The equivalent to DOM Explorer in IE11 is the HTML tab in IE10 and below. It works similar, but the UL layout is similar. Here we're editing a part of the Wikibooks text(look at the 'Questions???' and 'Using TEST PAGE'):-
Note that if you click Edit(), then the HTML tab content changes into loose and freely editable HTML, though only for that file(no accompanying files).
If you click Element Source with Style() and you've selected a part within the body tag, then it shows the full HTML code for that section.
If you click Select Element by Click( ), then it sends you back to the webpage, where you can click on any main part (indicated by the rectangles which move according to the location of the mouse) and it'll do the same thing as if you've click Select Element in IE11.
To clear the browser cache, click Clear the Browser Cache( ).
Styles, layout and attributes
These allow you to view the style of the selected part of the webpage.

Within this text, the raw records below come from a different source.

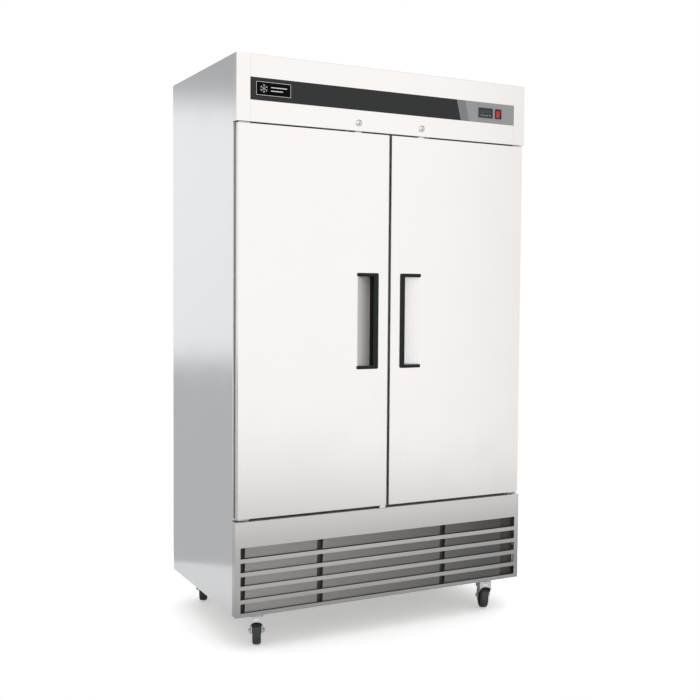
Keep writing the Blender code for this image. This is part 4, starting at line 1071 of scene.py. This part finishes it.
def make_shelf(side_name, number):
    """A coated wire shelf: a round rim, three bearers and close wires from front to back."""
    node = f"{side_name}_shelf_{number}"
    low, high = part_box(node)
    shape = bmesh.new()
    rim = 0.0029
    z = high.z - rim
    outline = rounded(rectangle(low.x + rim, low.y + rim, high.x - rim, high.y - rim), 0.012, 4)
    tube(shape, [(x, y, z) for x, y in outline], rim, 8, closed=True)
    for part in (0.12, 0.5, 0.88):
        y = low.y + (high.y - low.y) * part
        tube(shape, [(low.x + 0.003, y, low.z + 0.0020), (high.x - 0.003, y, low.z + 0.0020)], 0.0019, 8)
    count = 24
    for i in range(1, count):
        x = low.x + rim + (high.x - low.x - 2 * rim) * i / count
        tube(shape, [(x, low.y + 0.002, high.z - 0.0016), (x, high.y - 0.002, high.z - 0.0016)], 0.0015, 6)
    add(f"{side_name}_wire_shelf_{number}", shape, WIRE_COAT, node, [node], 60)


def make_pilaster(node, axis, face, back, middle, half):
    """A slotted shelf standard: a folded channel whose face has a ladder of slots."""
    low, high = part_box(node)
    sheet = 0.0012
    inward = math.copysign(sheet, back - face)
    pitch, slot = 0.025, 0.012
    count = int((high.z - low.z - 0.02) / pitch)
    up = [low.z]
    for i in range(count):
        base = low.z + 0.012 + i * pitch
        up += [base, base + slot]
    up.append(high.z)
    across = [middle - half, middle - 0.0035, middle + 0.0035, middle + half]
    shape = bmesh.new()
    sheet_with_holes(shape, across, up, face, face + inward, {(1, 1 + 2 * i) for i in range(count)}, axis)
    for start in (middle - half, middle + half - sheet):
        box(shape, lay((start, low.z), face + inward * 1.05, axis), lay((start + sheet, high.z), back, axis))
    add(f"{node}_channel", shape, ZINC, "root", [node])


def make_interior():
    """Shelf standards, their clips, the lamp and its end caps."""
    clips = []
    shelf_levels = [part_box(f"left_shelf_{n}")[0].z for n in (1, 2, 3)]
    for side, side_name in SIDES:
        for place in ("front", "rear"):
            node = f"{side_name}_{place}_pilaster"
            low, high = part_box(node)
            middle, half = (low.y + high.y) / 2, (high.y - low.y) / 2
            inner, outer = (high.x, low.x) if side < 0 else (low.x, high.x)
            make_pilaster(node, "X", inner, outer, middle, half)
            for z in shelf_levels:
                clips += [((inner + side * 0.006, middle - 0.0030, z - 0.010),
                           (inner - side * 0.002, middle + 0.0030, z - 0.002)),
                          ((inner - side * 0.0002, middle - 0.0085, z - 0.0020),
                           (inner - side * 0.016, middle + 0.0085, z - 0.0003))]
    low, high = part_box("center_rear_pilaster")
    make_pilaster("center_rear_pilaster", "Y", low.y, high.y, (low.x + high.x) / 2, (high.x - low.x) / 2)
    mullion_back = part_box("center_mullion")[1].y
    for z in shelf_levels:
        clips += [((-0.032, y, z - 0.0020), (0.032, y + 0.0178, z - 0.0003))
                  for y in (low.y - 0.018, mullion_back + 0.0002)]
    blocks("shelf_clips", ZINC, clips, 0.0004)

    low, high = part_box("interior_lamp")
    y, half, cap = (low.y + high.y) / 2, (high.y - low.y) / 2, 0.0119
    spring = low.z + half
    outline = [(y - half, high.z), (y - half, spring)]
    outline += [(y + half * math.cos(math.radians(a)), spring + half * math.sin(math.radians(a)))
                for a in range(200, 341, 20)]
    outline += [(y + half, spring), (y + half, high.z)]
    lens = bmesh.new()
    loft(lens, [[(x, u, v) for u, v in outline] for x in (low.x + 0.012, high.x - 0.012)])
    add("lamp_lens", lens, LAMP_LENS, "root", ["interior_lamp"], 50)
    ends = ((low.x, low.x + cap), (high.x - cap, high.x))
    caps = [((x0, low.y, low.z), (x1, high.y, high.z)) for x0, x1 in ends]
    blocks("lamp_caps", NYLON, caps, 0.002)


def make_cover_screws():
    """Screws on the evaporator cover's underside."""
    low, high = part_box("evaporator_cover")
    places = [(x, y, low.z) for x in (low.x + 0.030, 0.30, -0.30, high.x - 0.030)
              for y in (low.y + 0.014, high.y - 0.014)]
    screws("evaporator_cover_screws", places, "root", 180, 0.0045)


# All the pieces


for side, side_name in SIDES:
    make_handle(side, side_name)
    make_pocket_lining(side, side_name)
    make_gasket(side_name)
    make_door_lining(side, side_name)
    make_lock(side, side_name)
    make_hinge_screws(side, side_name)
    for place in ("front", "rear"):
        make_caster(f"{place}_{side_name}")
    for number in (1, 2, 3):
        make_shelf(side_name, number)
make_nameplate()
make_controls()
make_coil("condenser_coil", "condenser", 10, 2, 0.0035)
make_coil("evaporator_coil", "evaporator", 5, 7, 0.0060)
make_fan("condenser_fan", "Y", 0.091)
make_fan("evaporator_fan", "Z", 0.081)
make_compressor()
make_fan_guard()
make_interior()
make_cover_screws()
make_seams()
make_grille()
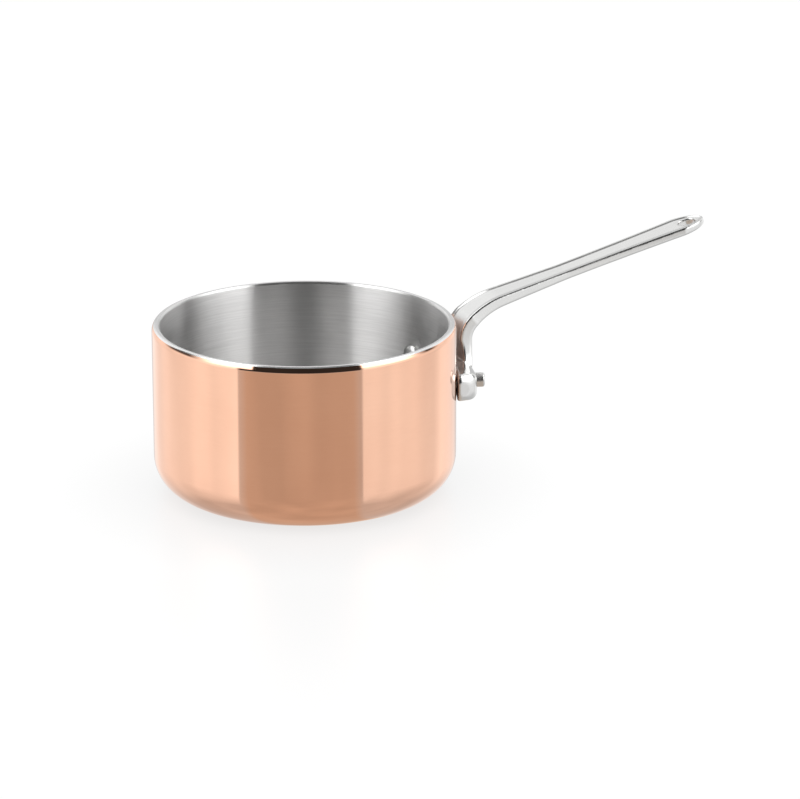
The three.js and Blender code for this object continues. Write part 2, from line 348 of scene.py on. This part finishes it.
def arm_ring(x, z, heading, width, thickness):
    """One ring of the arm: flat sides and underside, a hollow top and four rounded edges."""
    half = width / 2
    widest_edge = half * 0.45
    top_edge = min(ARM_TOP_EDGE, widest_edge)
    bottom_edge = min(ARM_BOTTOM_EDGE, widest_edge)
    crest = half - top_edge
    hollow_steps = 16
    hollow = []
    for i in range(1, hollow_steps):
        across = mix(crest, -crest, i / hollow_steps)
        share = min(1, (crest - abs(across)) / ARM_BORDER)
        hollow.append((across, thickness / 2 - ARM_DISH * share**2 * (3 - 2 * share)))
    outline = rounded_box(half, -thickness / 2, thickness / 2, bottom_edge, top_edge, hollow)
    normal = Vector((-math.sin(heading), 0, math.cos(heading)))
    centre = Vector((x, 0, z))
    return [centre + Vector((0, across, 0)) + normal * up for across, up in outline]


def leg_ring(z, inner, outer, width, follow):
    """One ring of the leg, whose outer face follows the foot's curve by a share from 0, flat, to 1."""
    ring = arm_ring((inner + outer) / 2, z, QUARTER, width, outer - inner)
    for point in ring:
        sag = FOOT_OUTER - math.sqrt(FOOT_OUTER**2 - point.y**2)
        point.x -= sag * follow * max(0, (point.x - inner) / (outer - inner))
    return ring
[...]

This set of tabs is located on the right of DOM Explorer/HTML tab .
The Style tab allows you to test changes to different style properties of the webpage. This includes font, colour etc. However, as before you cannot make the change permanent. Here, we're changing the colour of the Wikibooks sidebar to aquamarine.
The purpose of the Computed tab is similar.
The Layout tab shows the position of the object with respect to the webpage.
The Events tab shows the events that occurred.
The Changes tab details the changes occurred since you opened Developer Tools for that webpage.
The screenshot below should explain everything.
For the pre-IE11 version (see right), it is similar to IE11's Console feature, but with the inability to show only a particular type of information(eg - only errors) on the console.
This is one of the most important Developer Tools feature of Internet Explorer. As the picture shows, this feature allows users to have full debugging controls over webpages. You can individually select web parts(like JS files) and debug, but the changes(if any) that you make cannot be permanent.
- This option stops Developer Tools to break on any exception.
- This option allows Developer Tools to break, but only on exceptions that are not handled.
- The option allow Developer Tools to break on any exception.
Selecting different webpage files to debug
On the toolbar
- (5) starts debugging the webpage.
- (6) stops debugging the webpage.
- (8) changes the layout of the code to something that is more printer-friendly. This allows you to print in a better layout.
- (9) wraps the code, in a way similar to what you've seen in programs such as w:Notepad.
Call Stacks and Watches
Now, here we aren't talking about any wearable watch! These are simply developer functions available in Internet Explorer.
Generally, this feature is best enabled before reloading or clicking the link you want to analyse. This feature can help developers because it allows them to identify what could cause delays in the rendering and loading time of their webpage.
The picture on the right should explain everything.
- This disables the Network feature
- This saves the data collected by the feature into a file.
- It forces the data to be refreshed from the server.
- It clears the browser cache
- It clears the cookies for the main domain.
- It clears the data collected by the feature.
As it can be seen from the picture, hovering your mouse pointer over the graphical boxes of any entry shows you the approximate time taken to
- Wait for the element to be needed.
- Start the element
- Time taken to request the element
- Time taken to respond to the request
- Gap time.
Also, some events may not be completed yet or may have been automatically(or otherwise) been aborted by the webpage or by manual stopping. These are indicated as (Pending) or (Aborted). You can, using the search box, search for events.
If you click an element, it goes into a detailed view. The screenshot below shows it.
- This shows the link of the element.
- This are the 7 sub sections of the detailed page. While we're covering the first section here, the other 6 will also be covered.
- The request for the element.
- The acceptance code of the element is shown here.
- From where is all this going on? The link of the main page is shown here.
- The language in which the acceptance was sent.
- The user agent of the browser selected. Here, it is the default user agent of IE11.
- Encodings which have been accepted by the webpage.
- Main host of the webpage.
- Connection status for the webpage.
- Cookie details. The details have been blacked out because they reveal the IP address and geolocation data.